High-profile failed trials have challenged assumptions about Alzheimer’s, most notably whether the plaques and tangles that have long been considered the hallmarks of the disease are truly the causes of Alzheimer’s and not merely symptoms that have masked other causes.
By understanding what doesn’t work, researchers could predict more accurately what may work. They may narrow down potential new ideas to focus on the strategies that show the most potential based on existing data. Of course, in the complex world of Alzheimer’s research things are not as straightforward as that. Still, many past trials could prove to be helpful pointers in the right direction. They could provide an indirect solution to one of modern medicine’s greatest quests.
It would not be an overstatement to say that Alzheimer’s disease is one of the most difficult diseases to understand and develop new treatments for. Clinical trials for Alzheimer’s are expensive and lengthy and even when funding exists, it can be hard to find participants for them in time to optimize testing results. Also, because they have a traditionally high failure rate, they generate reticence, hesitation, and bias.

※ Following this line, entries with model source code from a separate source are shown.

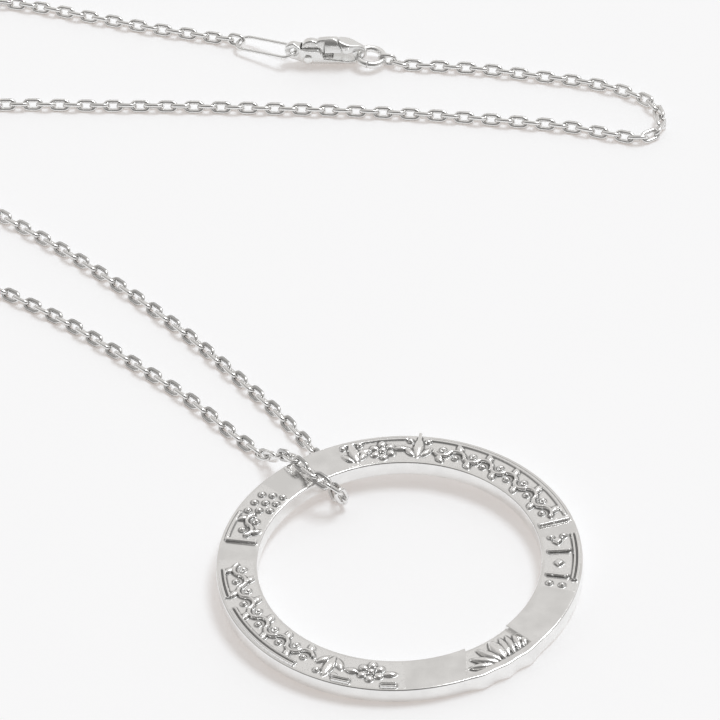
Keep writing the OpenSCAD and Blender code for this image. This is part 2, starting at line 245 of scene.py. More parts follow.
class StageSettings(bpy.types.PropertyGroup):
    """Floor and light."""

    floor: tone("Floor", "Colour of the floor", (0.742, 0.805, 0.853))
    glow: tone("Glow", "Light that shines through the floor", (0.33, 0.28, 0.25))
    sun: FloatProperty(name="Sun", description="Strength of the soft sun", default=1.12)
    sky: FloatProperty(name="Sky", description="Strength of the studio's light", default=0.72)


def add_part(bm, part, place):
    """Adds a small mesh to a larger one at its place, and frees it."""
    part.transform(place)
    mesh = bpy.data.meshes.new("part")
    part.to_mesh(mesh)
    part.free()
    bm.from_mesh(mesh)
    bpy.data.meshes.remove(mesh)


def turn(angle, axis="Z"):
    """Rotation by degrees."""
    return Matrix.Rotation(math.radians(angle), 4, axis)


def at(angle, radius, height=0.0):
    """Place at an angle round the ring, a distance from its middle and a height."""
    return turn(angle) @ Matrix.Translation((radius, 0, height))


def ring_place():
    """Where the leaning ring lies."""
    outer = mm(bpy.context.scene.necklace_ring.outer_d) / 2
    lift = Matrix.Translation((*RING_AT, outer * math.tan(math.radians(RING_TILT))))
    return lift @ turn(RING_RISE - 90) @ turn(RING_TILT, "X") @ turn(90 - RING_RISE)


def make_piece(name, bm, material, nodes=(), place=None, body=NECKLACE, sharp=35):
    """Makes a piece of a mesh in millimetres, moved to its place, that rides on a body."""
    bmesh.ops.recalc_face_normals(bm, faces=bm.faces)
    bm.transform(Matrix.Scale(MM, 4) @ (place or Matrix()))
    mesh = bpy.data.meshes.new(name)
    bm.to_mesh(mesh)
    bm.free()
    mesh.shade_smooth()
    mesh.set_sharp_from_angle(angle=math.radians(sharp))
    mesh.materials.append(material)
    piece = bpy.data.objects.new(name, mesh)
    bpy.context.scene.collection.objects.link(piece)
    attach(piece, body)
    if nodes:
        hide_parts(*nodes)
    return piece


def smoothed(bm, rounds):
    """Softens a skin, a number of times."""
    for _ in range(rounds):
        bmesh.ops.smooth_vert(
            bm, verts=bm.verts, factor=0.5, use_axis_x=True, use_axis_y=True, use_axis_z=True
        )


def fused(bm, detail, rounds):
    """Fuses overlapping shells into one skin with soft corners, as casting does."""
    mesh = bpy.data.meshes.new("casting")
    bmesh.ops.recalc_face_normals(bm, faces=bm.faces)
    bm.to_mesh(mesh)
    bm.free()
    blank = bpy.data.objects.new("casting", mesh)
    bpy.context.scene.collection.objects.link(blank)
    remesh = blank.modifiers.new("Fuse", "REMESH")
    remesh.mode = "VOXEL"
    remesh.voxel_size = detail
    skin = bpy.data.meshes.new_from_object(blank.evaluated_get(bpy.context.evaluated_depsgraph_get()))
    bpy.data.objects.remove(blank)
    bpy.data.meshes.remove(mesh)
    result = bmesh.new()
    result.from_mesh(skin)
    bpy.data.meshes.remove(skin)
    smoothed(result, rounds)
    return result


def vectors(items, name):
    """A vector that every item of a mesh has, as rows."""
    rows = np.zeros(len(items) * 3)
    items.foreach_get(name, rows)
    return rows.reshape(-1, 3)


def store(piece, name, values):
    """Stores a value from 0 to 1 at each vertex."""
    layer = piece.data.attributes.new(name, "FLOAT", "POINT")
    layer.data.foreach_set("value", np.clip(values, 0, 1).astype(np.float32))


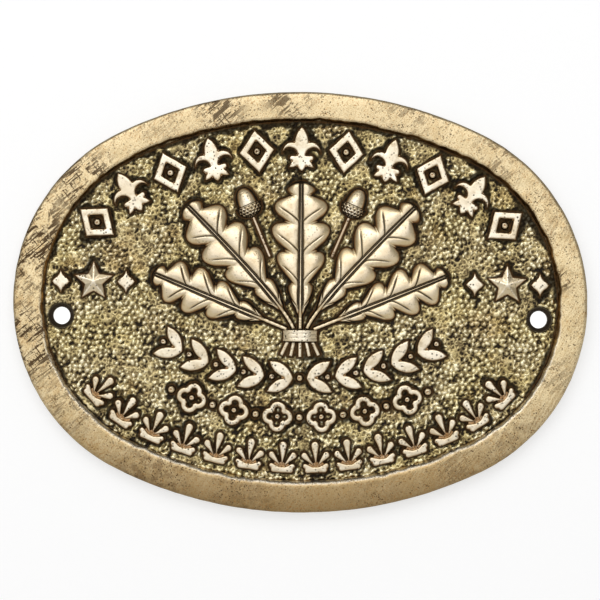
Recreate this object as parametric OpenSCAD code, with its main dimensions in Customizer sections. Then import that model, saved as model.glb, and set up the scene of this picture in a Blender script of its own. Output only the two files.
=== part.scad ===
// Oval cast brass wall plaque: a flat plate with a raised rim, two countersunk
// screw holes, bands of raised ornament and an oak spray in low relief.
// It is drawn in plan, thickness along Z, and stood upright at the end:
// the back lies on Y = 0, the front faces -Y, and +Z is up on the wall.

/* [Plate] */
// Overall width of the oval
plaque_w = 165; // [155:1:180]
// Overall height of the oval
plaque_h = 121; // [117:1:128]
// Direction, from the long axis, in which the end arcs meet the side arcs
arc_join_angle = 64; // [61:1:67]
// Thickness of the plate under the ornament
plate_t = 3.0; // [2.4:0.1:4]
// Lean of the outer edge, so that the casting leaves its mould
edge_lean = 3; // [1:0.5:6]
// Bevel ground round the back
back_bevel = 0.4; // [0.2:0.1:0.8]

/* [Rim] */
// Width of the rim's flat face
rim_w = 7.8; // [6:0.1:9]
// Height of the rim over the plate
rim_h = 2.2; // [1.6:0.1:3]
// How far the inner wall of the rim spreads towards its foot
rim_foot = 0.9; // [0.4:0.1:1.4]
// Radius of the rim's outer shoulder
rim_shoulder_r = 1.2; // [0.4:0.1:1.4]

/* [Screw holes] */
// Diameter of each screw hole
hole_d = 5.0; // [4:0.1:5.6]
// Diameter of the countersink at the plate's face
sink_d = 7.2; // [6.4:0.1:8]
// Full angle of the countersink
sink_angle = 90; // [80:1:110]
// Gap between the rim's foot and a countersink
hole_gap = 1.6; // [1:0.1:3]
// How far the screw holes lie below the middle
hole_drop = 4.4; // [2:0.1:6]

/* [Ornament] */
// Height of the flat-topped ornament over the plate
ornament_h = 2.0; // [1.4:0.1:2.6]
// Height of the low domes, such as beads, over the plate
bead_h = 1.5; // [1:0.1:2]

/* [Top band] */
// Height of a lily in the top band, across the band
lily_l = 13.0; // [11:0.1:13.5]
// Height of a lozenge in the top band, across the band
lozenge_l = 12.6; // [11:0.1:13]
// Width of a lozenge
lozenge_w = 10.4; // [9:0.1:10.8]
// Width of the bar that a lozenge is drawn with
lozenge_bar = 2.1; // [1.5:0.1:2.2]
// Gap between the rim's foot and the top band
top_gap = 1.4; // [1:0.1:2]
// Direction, from the long axis, in which the top band ends
top_end_angle = 37; // [35:1:40]

/* [Side stars] */
// Radius of a side star's points
star_r = 5.9; // [5:0.1:6.2]
// Radius of a side star's notches
star_notch_r = 2.8; // [2.2:0.1:3]
// Height of a side star's middle over the plate
star_h = 2.4; // [2:0.1:3]
// Radius of the small pointed lozenges beside each star
spark_r = 3.4; // [2.4:0.1:3.6]
// Gap between a star and the lozenges beside it
spark_gap = 1.0; // [0.6:0.1:1.4]
// Gap between the rim's foot and the ornament at each side
side_gap = 2.2; // [1.6:0.1:3]
// Gap between a screw hole's countersink and the star over it
star_lift = 1.5; // [1:0.1:2]

/* [Lower rows] */
// Gap between the rim's foot and the palmettes
lower_gap = 2.8; // [2:0.1:3]
// Gap between one lower row and the next
row_gap = 2.3; // [1.8:0.1:2.6]
// Height of a palmette
palmette_l = 9.2; // [8:0.1:9.6]
// Width of a palmette
palmette_w = 8.4; // [7:0.1:9]
// Direction, from the long axis, in which the palmettes end
palmette_end_angle = 42; // [40:1:46]
// Width across an open quatrefoil
quatrefoil_w = 9.0; // [7.6:0.1:9.2]
// Width of the bar that a quatrefoil is drawn with
quatrefoil_bar = 1.7; // [1.2:0.1:1.8]
// Distance between quatrefoils, along their row
quatrefoil_pitch = 12.6; // [12:0.1:13]
// Diameter of the beads between the quatrefoils
bead_d = 2.7; // [2:0.1:3]
// Height of the garland of leaf pairs
garland_l = 9.0; // [8.4:0.1:9.4]
// Distance between leaf pairs, along the garland
garland_pitch = 8.2; // [8:0.1:8.6]
// Width of one leaf of the garland
garland_leaf_w = 3.5; // [2.8:0.1:3.6]
// Diameter of the berries of the garland
berry_d = 2.0; // [1.6:0.1:2.2]

/* [Oak spray] */
// Height of the leaves' crests over the plate
leaf_h = 2.6; // [2:0.1:3]
// Height of the leaves' upright edges
leaf_edge_h = 0.9; // [0.6:0.1:1.2]
// Width of a leaf's stalk
stalk_w = 1.6; // [1.4:0.1:1.7]
// Gap between the top band and the leaves that reach for it
leaf_tip_gap = 2.6; // [2:0.1:4]
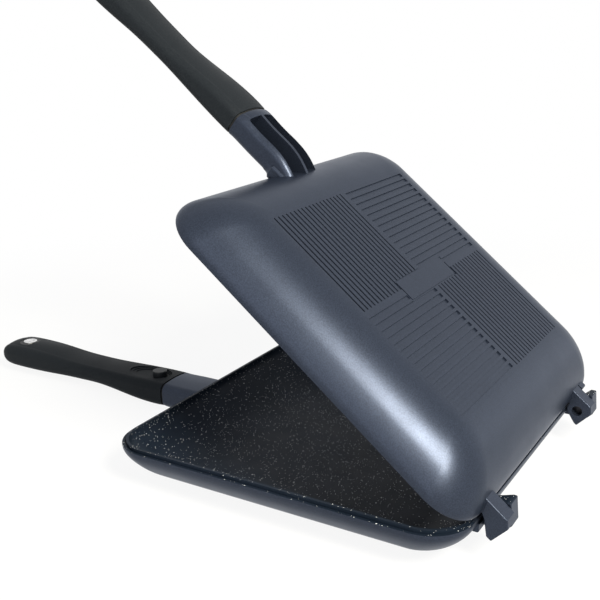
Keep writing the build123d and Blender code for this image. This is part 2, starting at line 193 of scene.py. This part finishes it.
def slate():
    """Satin slate-grey coating with a fine metallic grain."""
    s = Shader("slate_coating")
    s.set(Metallic=0.6, Specular_IOR_Level=0.35, Specular_Tint=(0.62, 0.66, 0.74, 1))
    s.set(Coat_Weight=0.08, Coat_Roughness=0.3)
    grain = s.spread(s.noise(1900, 1.0), GRAIN_LOW, GRAIN_HIGH)
    cloud = s.varied(s.noise(14, 3.0))
    base = s.mix(grain, (0.017, 0.022, 0.035), (0.027, 0.035, 0.055))
    shade = s.mix(cloud, (0.94, 0.94, 0.95), (1.04, 1.04, 1.03))
    roughness = s.varied(s.noise(60), 0.33, 0.38)
    return s.finish(s.mix(1.0, base, shade, "MULTIPLY"), roughness, s.noise(1300), 0.00003, 0.4)


def nonstick():
    """Black non-stick coating with fine white specks of three sizes."""
    s = Shader("speckled_nonstick")
    s.set(Specular_IOR_Level=0.05)
    ground = s.mix(s.varied(s.noise(30, 3.0)), (0.006, 0.010, 0.017), (0.010, 0.015, 0.025))
    dots = s.specks(*SPECKS[0])
    for sort in SPECKS[1:]:
        dots = s.math("MAXIMUM", dots, s.specks(*sort))
    colour = s.mix(dots, ground, (0.95, 0.97, 1.0))
    roughness = s.varied(s.noise(80), 0.36, 0.46)
    return s.finish(colour, roughness, s.noise(700, 3.0), 0.00006, 0.6)


def moulded(name, dark, light, low, high, depth, specular):
    """Matte moulded plastic or rubber with a fine grain."""
    s = Shader(name)
    s.set(Specular_IOR_Level=specular)
    colour = s.mix(s.varied(s.noise(1500)), dark, light)
    roughness = s.varied(s.noise(45), low, high)
    return s.finish(colour, roughness, s.noise(2200), depth, 0.6)


def metal(name, dark, light, low, high, grain=900, stretch=(1, 1, 1)):
    """Bare metal with turning, drawing or plating marks."""
    s = Shader(name)
    s.set(Metallic=1.0)
    marks = s.varied(s.noise(grain, 3.0, stretch))
    roughness = s.spread(marks, 0, 1, low, high)
    return s.finish(s.mix(marks, dark, light), roughness, marks, 0.00002, 0.5)


# Each with its darkest and lightest colour and its least and most roughness, and the moulded ones
# also with their grain's depth and specular level
MATERIALS = {
    "grip": moulded(
        "grip_plastic", (0.009, 0.011, 0.014), (0.014, 0.017, 0.020), 0.48, 0.56, 0.00005, 0.06),
    "button": moulded(
        "button_plastic", (0.010, 0.012, 0.015), (0.015, 0.017, 0.020), 0.34, 0.42, 0.00004, 0.2),
    "gasket": moulded(
        "gasket_rubber", (0.004, 0.004, 0.004), (0.008, 0.008, 0.008), 0.6, 0.7, 0.00004, 0.3),
    "ring": moulded(
        "ring_plastic", (0.007, 0.008, 0.010), (0.011, 0.012, 0.014), 0.35, 0.42, 0.00004, 0.15),
    # The steel is coloured near black as painted shade: it stands for the shade inside the pins' recessed
    # bores
    "steel": metal(
        "pin_steel_painted_bore_shade", (0.04, 0.04, 0.045), (0.07, 0.07, 0.075), 0.3, 0.42, stretch=(0.08, 1, 1)),
    "spring_steel": metal(
        "spring_wire", (0.40, 0.40, 0.42), (0.5, 0.5, 0.52), 0.28, 0.38, stretch=(1, 1, 0.1)),
    "magnet": metal(
        "magnet_nickel", (0.40, 0.40, 0.41), (0.95, 0.95, 0.94), 0.2, 0.42, grain=420),
}
NODE_SLOTS = {entry["node"]: entry["material_slot"] for entry in frame["record"]["subparts"]}

# The castings take both coatings, all other nodes the material of their slot
coatings = (slate(), nonstick())
for half in HALVES:
    pan = nodes[f"{half}_pan"]
    pan.data.materials.clear()
    for coating in coatings:
        pan.data.materials.append(coating)
    to_casting = casting_frame(half)
    turn = to_casting.to_3x3()
    for face in pan.data.polygons:
        face.material_index = int(is_inside(to_casting @ face.center, turn @ face.normal))
for name, slot_name in NODE_SLOTS.items():
    if slot_name in MATERIALS:
        nodes[name].data.materials.clear()
        nodes[name].data.materials.append(MATERIALS[slot_name])


def seen_rays(tree):
    """1 for the rays in which the background shows: camera, glossy and transmission rays."""
    path = tree.nodes.new("ShaderNodeLightPath")
    total = path.outputs["Is Camera Ray"]
    for name in ("Is Glossy Ray", "Is Transmission Ray"):
        union = tree.nodes.new("ShaderNodeMath")
        union.operation = "MAXIMUM"
        tree.links.new(total, union.inputs[0])
        tree.links.new(path.outputs[name], union.inputs[1])
        total = union.outputs[0]
    return total


FLOOR_HALF = 6.0
FLOOR_ALBEDO = (0.9, 0.9, 0.9, 1)
FLOOR_GLOW_NEAR = 0.9
FLOOR_GLOW_FROM = 0.3
FLOOR_GLOW_TO = 0.65


def floor():
    """Pale floor that shows white and keeps a soft shadow near the object."""
    mesh = bpy.data.meshes.new("floor")
    corners = [(x * FLOOR_HALF, y * FLOOR_HALF, 0) for x, y in ((-1, -1), (1, -1), (1, 1), (-1, 1))]
    mesh.from_pydata(corners, [], [(0, 1, 2, 3)])
    made = bpy.data.objects.new("floor", mesh)
    bpy.context.scene.collection.objects.link(made)
    material = bpy.data.materials.new("floor_white")
    material.use_nodes = True
    tree = material.node_tree
    tree.nodes.clear()
    out = tree.nodes.new("ShaderNodeOutputMaterial")
    diffuse = tree.nodes.new("ShaderNodeBsdfDiffuse")
    diffuse.inputs["Color"].default_value = FLOOR_ALBEDO
    glow = tree.nodes.new("ShaderNodeEmission")
    glow.inputs["Color"].default_value = (1, 1, 1, 1)
    place = tree.nodes.new("ShaderNodeTexCoord")
    away = tree.nodes.new("ShaderNodeVectorMath")
    away.operation = "LENGTH"
    tree.links.new(place.outputs["Object"], away.inputs[0])
    share = tree.nodes.new("ShaderNodeMapRange")
    share.interpolation_type = "SMOOTHSTEP"
    share.inputs["From Min"].default_value = FLOOR_GLOW_FROM
    share.inputs["From Max"].default_value = FLOOR_GLOW_TO
    share.inputs["To Min"].default_value = FLOOR_GLOW_NEAR
    tree.links.new(away.outputs["Value"], share.inputs["Value"])
    factor = tree.nodes.new("ShaderNodeMath")
    factor.operation = "MULTIPLY"
    tree.links.new(seen_rays(tree), factor.inputs[0])
    tree.links.new(share.outputs["Result"], factor.inputs[1])
    mix = tree.nodes.new("ShaderNodeMixShader")
    tree.links.new(factor.outputs[0], mix.inputs[0])
    tree.links.new(diffuse.outputs[0], mix.inputs[1])
    tree.links.new(glow.outputs[0], mix.inputs[2])
    tree.links.new(mix.outputs[0], out.inputs[0])
    mesh.materials.append(material)


WORLD_TINT = (0.96, 0.98, 1.0, 1)
WORLD_LIGHT = 0.4


def world():
    """White background, with a soft even light on the object."""
    made = bpy.data.worlds.new("studio")
    bpy.context.scene.world = made
    made.use_nodes = True
    tree = made.node_tree
    tree.nodes.clear()
    out = tree.nodes.new("ShaderNodeOutputWorld")
    seen = tree.nodes.new("ShaderNodeBackground")
    seen.inputs["Color"].default_value = (1, 1, 1, 1)
    light = tree.nodes.new("ShaderNodeBackground")
    light.inputs["Color"].default_value = WORLD_TINT
    light.inputs["Strength"].default_value = WORLD_LIGHT
    mix = tree.nodes.new("ShaderNodeMixShader")
    tree.links.new(seen_rays(tree), mix.inputs[0])
    tree.links.new(light.outputs[0], mix.inputs[1])
    tree.links.new(seen.outputs[0], mix.inputs[2])
    tree.links.new(mix.outputs[0], out.inputs[0])


# Lamps: name, place, target, size in metres, power in watts, colour
LAMPS = (
    ("key", (0.39, 0.64, 0.69), (0.08, 0.05, 0.10), 0.28, 20.0, (1.0, 0.95, 0.82)),
    ("far_strip", (-1.25, 0.90, 0.40), (0, 0.08, 0.1), 0.8, 1.2, (1, 1, 1)),
    ("near_fill", (1.1, 0.2, 0.6), (0, 0, 0.1), 0.8, 3.0, (1, 1, 1)),
)


def lamp(name, place, target, size, power, colour):
    """Square area lamp at a place, aimed at a target."""
    data = bpy.data.lights.new(name, "AREA")
    data.color = colour
    data.size = size
    data.energy = power
    made = bpy.data.objects.new(name, data)
    bpy.context.scene.collection.objects.link(made)
    made.location = place
    made.rotation_euler = (Vector(target) - Vector(place)).to_track_quat("-Z", "Y").to_euler()


CAMERA_PLACE = (0.4553, 0.2337, 0.2547)
CAMERA_AZIMUTH = math.radians(31.05)
CAMERA_ELEVATION = math.radians(17.55)
CAMERA_ROLL = math.radians(-0.824)
CAMERA_LENS = 57.058
CAMERA_SENSOR = 36.0
CAMERA_NEAR = 0.01


def camera():
    """Camera at the photograph's place: azimuth from +X, roll about the line of sight."""
    level = math.cos(CAMERA_ELEVATION)
    across = (level * math.cos(CAMERA_AZIMUTH), level * math.sin(CAMERA_AZIMUTH))
    back = Vector((*across, math.sin(CAMERA_ELEVATION)))
    right = Vector((0, 0, 1)).cross(back).normalized()
    up = back.cross(right)
    turned_right = right * math.cos(CAMERA_ROLL) + up * math.sin(CAMERA_ROLL)
    turned_up = up * math.cos(CAMERA_ROLL) - right * math.sin(CAMERA_ROLL)
    data = bpy.data.cameras.new("camera")
    data.sensor_width = CAMERA_SENSOR
    data.lens = CAMERA_LENS
    data.clip_start = CAMERA_NEAR
    made = bpy.data.objects.new("camera", data)
    bpy.context.scene.collection.objects.link(made)
    basis = Matrix((turned_right, turned_up, back)).transposed().to_4x4()
    made.matrix_world = Matrix.Translation(CAMERA_PLACE) @ basis
    bpy.context.scene.camera = made


floor()
world()
for setting in LAMPS:
    lamp(*setting)
camera()
bpy.context.scene.view_settings.view_transform = "Standard"
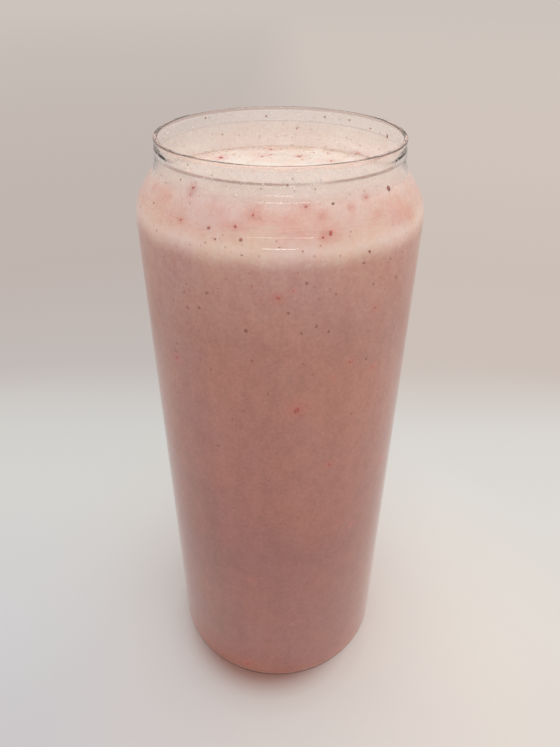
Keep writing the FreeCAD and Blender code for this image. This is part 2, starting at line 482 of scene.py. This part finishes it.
def fruit(name, pale, dark):
    """Strawberry pulp and seeds, mottled between two tones."""
    n = new_material(name)
    tone = n.ramp(n.noise(0.8 * MM, 3.0), [(0.35, srgb(*dark)), (0.65, srgb(*pale))])
    return n.done(n.add("BsdfPrincipled", Base_Color=tone, Roughness=0.4, IOR=1.4))


# ---------------------------------------------------------------- drink


WALL_REACH = 0.25 * MM  # past the CAD drink's side: its clearance and a little of the wall
WALL_STEP = 0.4 * MM
STRAIGHT_WALL = 20 * MM  # a stretch of the wall longer than this is straight
drink_side = set_off(smooth_line(side_outline("latte"), 0.6 * MM), WALL_REACH)
outer_wall = smooth_line(side_outline("cup"), WALL_STEP, STRAIGHT_WALL)
inner_wall = smooth_line(side_outline("cup", inner=True), WALL_STEP, STRAIGHT_WALL)

# The specks that stand out on the side: angle round the cup (-90 is the front), height and length
# in millimetres. Above the drink they cling to the inner wall.
SEEDS = [
    (-87, 151.7, 0.9),
    (-69, 154.1, 0.7),
    (-58, 151.2, 0.9),
    (-39, 154.3, 1.5),
    (20, 158.4, 0.9),
    (98, 159.2, 0.5),
    (65, 159.5, 0.6),
    (134, 160.1, 0.5),
    (50, 159.6, 0.5),
    (-148, 150.6, 0.7),
    (-120, 133.2, 0.8),
    (-102, 130.0, 1.0),
    (-87, 134.5, 0.6),
    (-82, 129.7, 0.7),
    (-72, 129.4, 0.7),
    (-116, 96.6, 0.9),
    (-94, 88.2, 0.8),
    (-89, 72.9, 0.9),
    (-54, 119.8, 0.8),
    (-59, 105.6, 0.9),
    (-117, 118.4, 0.6),
    (-94, 114.5, 0.7),
    (-132, 43.5, 0.9),
]
PULP = [
    (-100, 152.6, 1.1),
    (-80, 154.0, 0.6),
    (-74, 152.4, 0.7),
    (-62, 153.1, 0.5),
    (-128, 155.6, 0.6),
    (-154, 152.6, 0.6),
    (-106, 150.7, 0.7),
    (-129, 150.0, 0.5),
    (-72, 149.7, 1.0),
    (-75, 149.2, 0.5),
    (-62, 120.4, 0.6),
    (-135, 117.6, 0.9),
    (-83, 109.9, 1.5),
    (-107, 4.5, 1.2),
]
# The same for the drink's top: angle, distance from the middle, length.
TOP_PULP = [(131, 22.7, 1.0), (104, 18.9, 0.8), (97, 20.4, 0.8), (76, 19.3, 1.0), (51, 20.1, 0.8)]

# Scattered specks. On the side: kind, count, usual and greatest length, and how far below the level
# they start, in millimetres. On the top and on the wall above the drink: kind and count.
SIDE_SCATTER = [("seeds", 90, 0.25, 0.5, 12), ("pulp", 220, 0.3, 0.8, 9), ("fine", 1300, 0.34, 0.9, 1)]
TOP_SCATTER = [("seeds", 25), ("pulp", 50), ("fine", 120)]
WALL_SCATTER = [("pulp", 30), ("fine", 110)]
FOOT_MARGIN = 3  # millimetres at the foot without scattered specks
SCATTER_RADIUS = 28 * MM  # on the top
BUBBLES = 620
DROPLETS = 800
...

But each unsuccessful Alzheimer’s disease clinical trial adds another rung to the long and intricate ladder that researchers need to keep climbing to finally reach the top of the great mountain that effectively treating Alzheimer’s is. But the goal justifies all efforts and expenses—discovering treatments that could save the lives of millions of people around the world.
Researchers may have lost many fights with Alzheimer’s, but the big battle against this neurodegenerative condition that affects millions of people continues. And today, researchers are better prepared than they have ever been.